If happens i upgrade some clients and it improves a little the stability of it.
What clients do you use? I've tested with RB133c/3.23 as client. Speed drops
by 50%. CPU is too weak. I noticed Wireless card speeds going down. So AP radio
wastes Airtime when there is a client which cant handle packets fast enough.
So when there are old clients in a segment switching to Nstreme might slower
overall performance of this segment.
Stefan
Tested with RB133c/2.9.51 is much better. 3.x on RB1xx seems to be no good idea.
Stefan
Re: Nstreme Advantages
Posted: Wed Apr 29, 2009 1:52 pm
by Muqatil
I might agree with you Stefan, the 3.x on RB133 isn't really suitable, but lastests firmware upgrades (2.18-2.20) improved the CPU usage on 175Mhz processors. Of course the RB has to do only minimal work (Wireless+NAT) and no routing / hotspot.

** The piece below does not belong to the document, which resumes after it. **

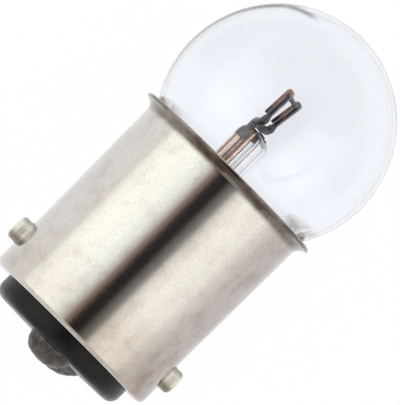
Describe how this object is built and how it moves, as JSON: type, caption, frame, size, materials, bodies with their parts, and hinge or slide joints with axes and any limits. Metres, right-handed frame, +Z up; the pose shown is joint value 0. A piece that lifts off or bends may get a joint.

It's still not the best choice as you already stated.
I decided to do the upgrade, i feel comfortable with it. Anyway i got only few RB112/133 still active in my network. The rest is RB411.
Re: Nstreme Advantages
Posted: Wed Apr 29, 2009 2:39 pm
by ste
I might agree with you Stefan, the 3.x on RB133 isn't really suitable, but lastests firmware upgrades (2.18-2.20) improved the CPU usage on 175Mhz processors. Of course the RB has to do only minimal work (Wireless+NAT) and no routing / hotspot.
It's still not the best choice as you already stated.
I decided to do the upgrade, i feel comfortable with it. Anyway i got only few RB112/133 still active in my network. The rest is RB411.
My test shows 6MBit on a 20MHz Channel. The AP-radio scaled tx-speed down. So one
slow RB1xx may slow down the whole nstreme segment to 6MBit.
To stay by this threads theme: Nstreme has the disadvantage to slow down a
segment where are RB1xx with ROS 3.x. (May apply also to RB4xx if they are busy)
What would help: AP should see there is a slow client and keep the TX-Rate up at
54Mbit as it's no problem of the wireless connection and it does not help to send
at lower rates. While the slow client grabs its packets from the Atheros-Card
the AP should feed another client with packets and do not waste Airtime with
changing rates up and down and send packets at low rates.